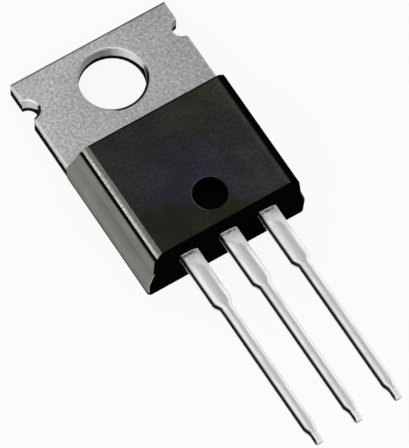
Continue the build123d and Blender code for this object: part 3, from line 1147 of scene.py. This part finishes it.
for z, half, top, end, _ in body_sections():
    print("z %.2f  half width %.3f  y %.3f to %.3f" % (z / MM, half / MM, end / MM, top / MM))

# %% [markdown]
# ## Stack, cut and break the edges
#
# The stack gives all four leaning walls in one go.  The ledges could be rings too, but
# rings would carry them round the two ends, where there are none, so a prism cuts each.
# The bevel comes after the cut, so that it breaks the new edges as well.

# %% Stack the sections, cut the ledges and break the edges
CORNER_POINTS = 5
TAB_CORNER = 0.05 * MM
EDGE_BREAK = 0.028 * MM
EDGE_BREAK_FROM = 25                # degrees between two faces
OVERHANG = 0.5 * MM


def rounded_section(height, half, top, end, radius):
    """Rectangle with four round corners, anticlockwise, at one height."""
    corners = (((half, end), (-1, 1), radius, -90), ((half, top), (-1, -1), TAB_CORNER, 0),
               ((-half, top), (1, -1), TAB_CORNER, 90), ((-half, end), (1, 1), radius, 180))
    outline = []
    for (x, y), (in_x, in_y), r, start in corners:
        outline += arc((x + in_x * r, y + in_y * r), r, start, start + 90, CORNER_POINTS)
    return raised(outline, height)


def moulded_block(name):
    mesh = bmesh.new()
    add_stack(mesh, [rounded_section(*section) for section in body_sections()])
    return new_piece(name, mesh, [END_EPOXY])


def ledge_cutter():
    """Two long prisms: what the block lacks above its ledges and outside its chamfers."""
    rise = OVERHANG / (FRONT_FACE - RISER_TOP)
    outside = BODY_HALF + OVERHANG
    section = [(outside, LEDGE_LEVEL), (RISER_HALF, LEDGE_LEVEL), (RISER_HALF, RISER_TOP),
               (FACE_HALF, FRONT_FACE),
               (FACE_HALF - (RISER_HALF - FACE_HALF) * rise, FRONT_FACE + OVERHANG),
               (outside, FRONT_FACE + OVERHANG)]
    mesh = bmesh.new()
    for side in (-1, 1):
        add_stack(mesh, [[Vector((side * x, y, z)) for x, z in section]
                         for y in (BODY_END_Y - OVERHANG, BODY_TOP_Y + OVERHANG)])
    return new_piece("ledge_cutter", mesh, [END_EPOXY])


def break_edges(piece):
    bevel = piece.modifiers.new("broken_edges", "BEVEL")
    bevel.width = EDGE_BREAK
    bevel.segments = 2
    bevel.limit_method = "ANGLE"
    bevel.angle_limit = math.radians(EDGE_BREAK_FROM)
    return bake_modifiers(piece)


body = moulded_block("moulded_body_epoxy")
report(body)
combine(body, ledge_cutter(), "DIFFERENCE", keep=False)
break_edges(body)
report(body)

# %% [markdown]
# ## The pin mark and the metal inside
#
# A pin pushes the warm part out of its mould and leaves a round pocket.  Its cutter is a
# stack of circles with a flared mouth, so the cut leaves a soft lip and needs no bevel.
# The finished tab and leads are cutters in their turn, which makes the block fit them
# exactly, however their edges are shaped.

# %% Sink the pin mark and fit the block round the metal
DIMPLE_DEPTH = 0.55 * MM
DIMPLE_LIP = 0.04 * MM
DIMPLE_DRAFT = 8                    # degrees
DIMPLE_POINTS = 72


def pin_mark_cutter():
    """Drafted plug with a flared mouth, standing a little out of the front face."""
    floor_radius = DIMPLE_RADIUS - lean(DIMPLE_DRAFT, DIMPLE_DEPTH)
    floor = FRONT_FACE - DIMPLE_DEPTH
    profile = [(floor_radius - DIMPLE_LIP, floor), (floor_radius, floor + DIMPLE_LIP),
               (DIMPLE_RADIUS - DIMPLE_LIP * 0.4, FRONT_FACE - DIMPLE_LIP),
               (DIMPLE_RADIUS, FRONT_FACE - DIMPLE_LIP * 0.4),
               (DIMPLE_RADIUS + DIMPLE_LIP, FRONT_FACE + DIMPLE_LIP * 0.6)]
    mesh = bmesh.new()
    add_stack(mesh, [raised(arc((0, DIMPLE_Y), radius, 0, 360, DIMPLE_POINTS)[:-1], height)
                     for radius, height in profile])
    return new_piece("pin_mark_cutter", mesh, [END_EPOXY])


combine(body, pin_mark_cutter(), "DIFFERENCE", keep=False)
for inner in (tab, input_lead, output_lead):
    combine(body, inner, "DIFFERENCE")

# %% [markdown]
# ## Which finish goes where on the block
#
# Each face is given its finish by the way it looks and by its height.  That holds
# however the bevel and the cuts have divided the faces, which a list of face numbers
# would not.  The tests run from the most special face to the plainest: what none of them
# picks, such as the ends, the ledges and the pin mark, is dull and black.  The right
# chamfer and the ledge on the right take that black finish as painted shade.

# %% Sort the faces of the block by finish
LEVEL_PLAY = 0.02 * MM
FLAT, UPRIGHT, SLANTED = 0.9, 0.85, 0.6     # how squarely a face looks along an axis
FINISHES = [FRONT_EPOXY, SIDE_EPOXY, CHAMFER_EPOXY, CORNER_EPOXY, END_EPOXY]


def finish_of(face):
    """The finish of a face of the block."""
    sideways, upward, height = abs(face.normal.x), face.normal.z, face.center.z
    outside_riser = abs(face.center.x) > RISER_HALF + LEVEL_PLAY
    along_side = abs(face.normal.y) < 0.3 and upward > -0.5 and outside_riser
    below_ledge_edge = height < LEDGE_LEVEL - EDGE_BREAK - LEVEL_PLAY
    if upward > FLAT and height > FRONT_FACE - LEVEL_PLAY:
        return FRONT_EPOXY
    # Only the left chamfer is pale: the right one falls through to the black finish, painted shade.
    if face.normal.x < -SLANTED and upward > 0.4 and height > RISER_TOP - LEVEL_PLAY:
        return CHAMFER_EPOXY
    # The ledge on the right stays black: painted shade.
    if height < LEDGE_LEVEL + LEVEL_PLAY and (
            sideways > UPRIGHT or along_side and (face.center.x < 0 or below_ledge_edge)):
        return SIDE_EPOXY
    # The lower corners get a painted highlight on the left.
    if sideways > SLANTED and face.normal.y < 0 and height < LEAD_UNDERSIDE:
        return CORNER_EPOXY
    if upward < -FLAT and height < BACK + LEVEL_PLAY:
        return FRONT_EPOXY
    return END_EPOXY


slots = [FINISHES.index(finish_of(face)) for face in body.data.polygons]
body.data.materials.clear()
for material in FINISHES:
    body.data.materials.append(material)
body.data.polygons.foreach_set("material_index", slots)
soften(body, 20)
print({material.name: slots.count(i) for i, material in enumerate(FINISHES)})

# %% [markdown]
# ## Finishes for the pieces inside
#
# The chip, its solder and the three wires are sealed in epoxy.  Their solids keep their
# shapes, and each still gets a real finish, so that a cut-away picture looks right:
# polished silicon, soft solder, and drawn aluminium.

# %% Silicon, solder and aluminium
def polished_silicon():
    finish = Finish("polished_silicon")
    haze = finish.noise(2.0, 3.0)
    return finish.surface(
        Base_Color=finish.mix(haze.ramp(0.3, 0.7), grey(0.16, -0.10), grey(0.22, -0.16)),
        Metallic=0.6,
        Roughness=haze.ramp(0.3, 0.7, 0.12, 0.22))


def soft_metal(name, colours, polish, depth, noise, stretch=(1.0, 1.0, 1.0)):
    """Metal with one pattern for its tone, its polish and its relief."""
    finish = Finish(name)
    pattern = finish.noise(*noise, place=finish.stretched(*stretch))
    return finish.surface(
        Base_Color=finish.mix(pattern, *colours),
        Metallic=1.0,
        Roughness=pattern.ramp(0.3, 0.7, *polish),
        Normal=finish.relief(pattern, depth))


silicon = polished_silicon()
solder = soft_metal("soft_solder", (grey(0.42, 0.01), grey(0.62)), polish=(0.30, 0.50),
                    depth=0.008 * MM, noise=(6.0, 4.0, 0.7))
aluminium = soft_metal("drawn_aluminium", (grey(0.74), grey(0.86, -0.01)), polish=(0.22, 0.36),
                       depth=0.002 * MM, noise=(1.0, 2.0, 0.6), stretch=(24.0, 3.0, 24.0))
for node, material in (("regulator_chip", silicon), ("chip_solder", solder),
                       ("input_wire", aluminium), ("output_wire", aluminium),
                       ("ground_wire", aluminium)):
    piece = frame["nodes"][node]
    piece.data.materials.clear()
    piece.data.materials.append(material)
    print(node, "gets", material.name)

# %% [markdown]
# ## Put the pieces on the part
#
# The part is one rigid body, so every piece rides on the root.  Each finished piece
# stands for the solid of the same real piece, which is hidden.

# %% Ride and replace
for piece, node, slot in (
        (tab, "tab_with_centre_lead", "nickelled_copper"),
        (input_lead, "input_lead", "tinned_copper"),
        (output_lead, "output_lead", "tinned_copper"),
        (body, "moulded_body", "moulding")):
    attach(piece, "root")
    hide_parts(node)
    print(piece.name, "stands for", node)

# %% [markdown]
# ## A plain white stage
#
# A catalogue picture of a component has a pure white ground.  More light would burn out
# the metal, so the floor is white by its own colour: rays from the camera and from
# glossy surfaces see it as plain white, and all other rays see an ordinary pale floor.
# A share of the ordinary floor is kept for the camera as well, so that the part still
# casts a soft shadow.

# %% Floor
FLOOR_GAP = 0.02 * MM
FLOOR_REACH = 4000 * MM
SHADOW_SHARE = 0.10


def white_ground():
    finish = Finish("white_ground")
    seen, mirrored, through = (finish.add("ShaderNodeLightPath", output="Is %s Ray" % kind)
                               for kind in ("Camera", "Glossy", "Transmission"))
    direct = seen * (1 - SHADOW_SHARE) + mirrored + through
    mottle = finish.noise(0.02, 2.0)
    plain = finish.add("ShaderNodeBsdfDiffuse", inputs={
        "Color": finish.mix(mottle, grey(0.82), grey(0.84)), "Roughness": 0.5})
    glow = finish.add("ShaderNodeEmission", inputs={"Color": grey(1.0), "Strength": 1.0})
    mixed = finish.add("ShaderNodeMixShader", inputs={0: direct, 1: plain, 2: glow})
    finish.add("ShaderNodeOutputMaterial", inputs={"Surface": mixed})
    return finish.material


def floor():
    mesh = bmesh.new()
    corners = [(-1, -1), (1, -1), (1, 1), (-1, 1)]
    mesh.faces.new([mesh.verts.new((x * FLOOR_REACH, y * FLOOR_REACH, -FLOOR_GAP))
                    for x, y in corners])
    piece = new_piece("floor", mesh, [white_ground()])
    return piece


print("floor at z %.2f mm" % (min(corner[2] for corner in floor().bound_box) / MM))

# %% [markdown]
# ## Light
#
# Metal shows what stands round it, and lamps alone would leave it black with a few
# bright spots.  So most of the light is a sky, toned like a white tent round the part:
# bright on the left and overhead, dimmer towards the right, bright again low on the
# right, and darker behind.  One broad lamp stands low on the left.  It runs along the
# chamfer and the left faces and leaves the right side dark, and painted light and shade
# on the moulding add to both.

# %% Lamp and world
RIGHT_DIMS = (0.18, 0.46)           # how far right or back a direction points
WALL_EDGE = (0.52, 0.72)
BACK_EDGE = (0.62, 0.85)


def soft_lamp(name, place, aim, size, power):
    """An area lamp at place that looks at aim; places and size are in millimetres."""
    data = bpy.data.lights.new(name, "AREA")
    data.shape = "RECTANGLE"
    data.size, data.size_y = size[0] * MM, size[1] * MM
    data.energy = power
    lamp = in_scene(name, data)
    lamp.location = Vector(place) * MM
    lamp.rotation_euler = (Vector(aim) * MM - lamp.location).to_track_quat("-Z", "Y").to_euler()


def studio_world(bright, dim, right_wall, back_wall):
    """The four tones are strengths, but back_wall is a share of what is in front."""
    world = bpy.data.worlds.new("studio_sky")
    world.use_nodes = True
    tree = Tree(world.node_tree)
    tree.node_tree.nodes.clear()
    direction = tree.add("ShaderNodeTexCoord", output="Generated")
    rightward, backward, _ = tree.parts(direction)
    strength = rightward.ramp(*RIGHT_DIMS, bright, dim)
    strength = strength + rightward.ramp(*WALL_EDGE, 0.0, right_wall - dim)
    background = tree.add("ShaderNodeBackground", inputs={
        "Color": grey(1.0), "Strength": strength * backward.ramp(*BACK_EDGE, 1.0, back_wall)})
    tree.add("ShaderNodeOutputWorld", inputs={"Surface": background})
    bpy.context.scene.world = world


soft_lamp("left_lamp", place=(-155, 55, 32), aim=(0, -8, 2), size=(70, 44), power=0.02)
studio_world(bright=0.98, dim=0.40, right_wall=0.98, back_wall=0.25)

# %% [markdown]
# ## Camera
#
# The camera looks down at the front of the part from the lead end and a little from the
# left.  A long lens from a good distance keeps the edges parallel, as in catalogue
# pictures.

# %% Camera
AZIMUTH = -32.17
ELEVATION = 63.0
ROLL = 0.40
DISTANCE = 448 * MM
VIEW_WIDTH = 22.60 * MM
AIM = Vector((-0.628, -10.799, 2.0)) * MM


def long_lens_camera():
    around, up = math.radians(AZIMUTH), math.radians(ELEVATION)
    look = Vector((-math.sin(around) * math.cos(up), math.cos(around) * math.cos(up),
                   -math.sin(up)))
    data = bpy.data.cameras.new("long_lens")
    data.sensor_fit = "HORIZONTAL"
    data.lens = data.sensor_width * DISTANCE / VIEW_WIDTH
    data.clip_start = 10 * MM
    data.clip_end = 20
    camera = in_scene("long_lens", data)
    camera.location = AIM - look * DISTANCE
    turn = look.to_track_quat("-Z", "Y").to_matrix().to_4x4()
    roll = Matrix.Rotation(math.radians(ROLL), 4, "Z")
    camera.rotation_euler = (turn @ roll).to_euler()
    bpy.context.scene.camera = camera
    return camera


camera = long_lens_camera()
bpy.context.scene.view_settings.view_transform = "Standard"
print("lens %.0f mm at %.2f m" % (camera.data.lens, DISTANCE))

- GIVEN REQUEST: Check every line of the data above for the string "root", and copy those that have it.

- EXPECTED ANSWER:
# The part is one rigid body, so every piece rides on the root.  Each finished piece
    attach(piece, "root")